DIRECTION:
Write the material out again, line by line, exactly as it is.
-.-.-
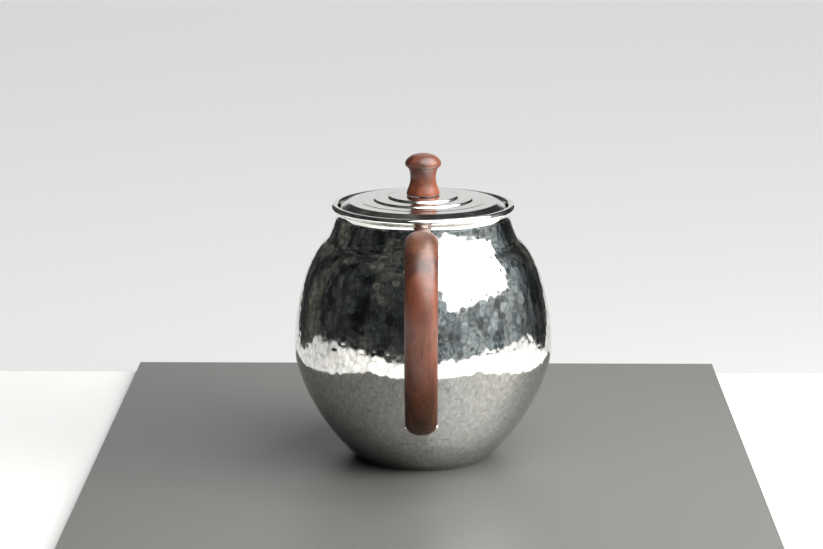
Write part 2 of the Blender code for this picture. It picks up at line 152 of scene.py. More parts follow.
def curve_through(points, count):
    """A smooth line through the points, by Catmull-Rom stretches."""
    points = [Vector((r, z, 0)) for r, z in points]
    ends = [points[0] * 2 - points[1]] + points + [points[-1] * 2 - points[-2]]
    line = []
    for a, b, c, d in zip(ends, ends[1:], ends[2:], ends[3:]):
        stretch = interpolate_bezier(b, b + (c - a) / 6, c - (d - b) / 6, c, count)
        line += stretch if not line else stretch[1:]
    return [(p.x, p.y) for p in line]


def arc(centre, radius, start_degrees, end_degrees, count):
    turns = np.radians(np.linspace(start_degrees, end_degrees, count))
    return [(centre[0] + radius * math.cos(t), centre[1] + radius * math.sin(t)) for t in turns]


def even(line, count):
    """The same line with evenly spaced points."""
    line = np.array(line)
    reach = np.concatenate([[0], np.cumsum(np.linalg.norm(np.diff(line, axis=0), axis=1))])
    wanted = np.linspace(0, reach[-1], count)
    return np.stack([np.interp(wanted, reach, line[:, k]) for k in range(line.shape[1])], axis=1)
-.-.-
SOLVED EXERCISE:
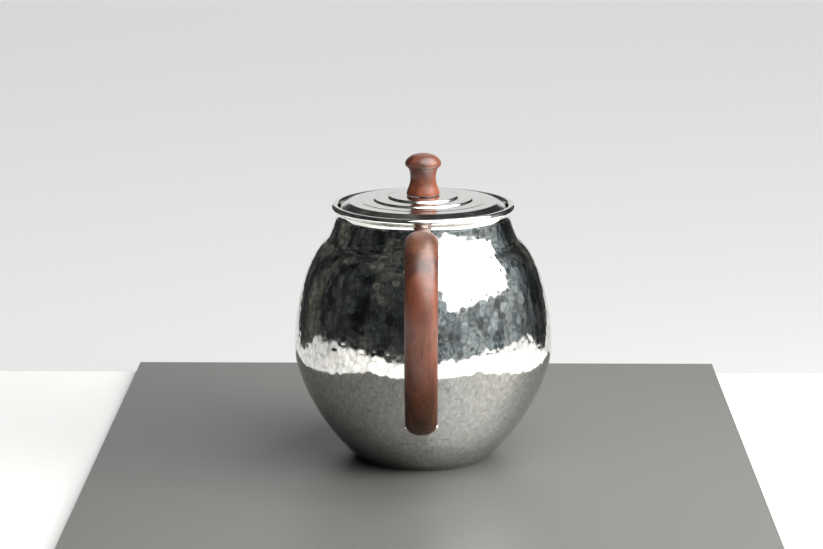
Write part 2 of the Blender code for this picture. It picks up at line 152 of scene.py. More parts follow.
def curve_through(points, count):
    """A smooth line through the points, by Catmull-Rom stretches."""
    points = [Vector((r, z, 0)) for r, z in points]
    ends = [points[0] * 2 - points[1]] + points + [points[-1] * 2 - points[-2]]
    line = []
    for a, b, c, d in zip(ends, ends[1:], ends[2:], ends[3:]):
        stretch = interpolate_bezier(b, b + (c - a) / 6, c - (d - b) / 6, c, count)
        line += stretch if not line else stretch[1:]
    return [(p.x, p.y) for p in line]


def arc(centre, radius, start_degrees, end_degrees, count):
    turns = np.radians(np.linspace(start_degrees, end_degrees, count))
    return [(centre[0] + radius * math.cos(t), centre[1] + radius * math.sin(t)) for t in turns]


def even(line, count):
    """The same line with evenly spaced points."""
    line = np.array(line)
    reach = np.concatenate([[0], np.cumsum(np.linalg.norm(np.diff(line, axis=0), axis=1))])
    wanted = np.linspace(0, reach[-1], count)
    return np.stack([np.interp(wanted, reach, line[:, k]) for k in range(line.shape[1])], axis=1)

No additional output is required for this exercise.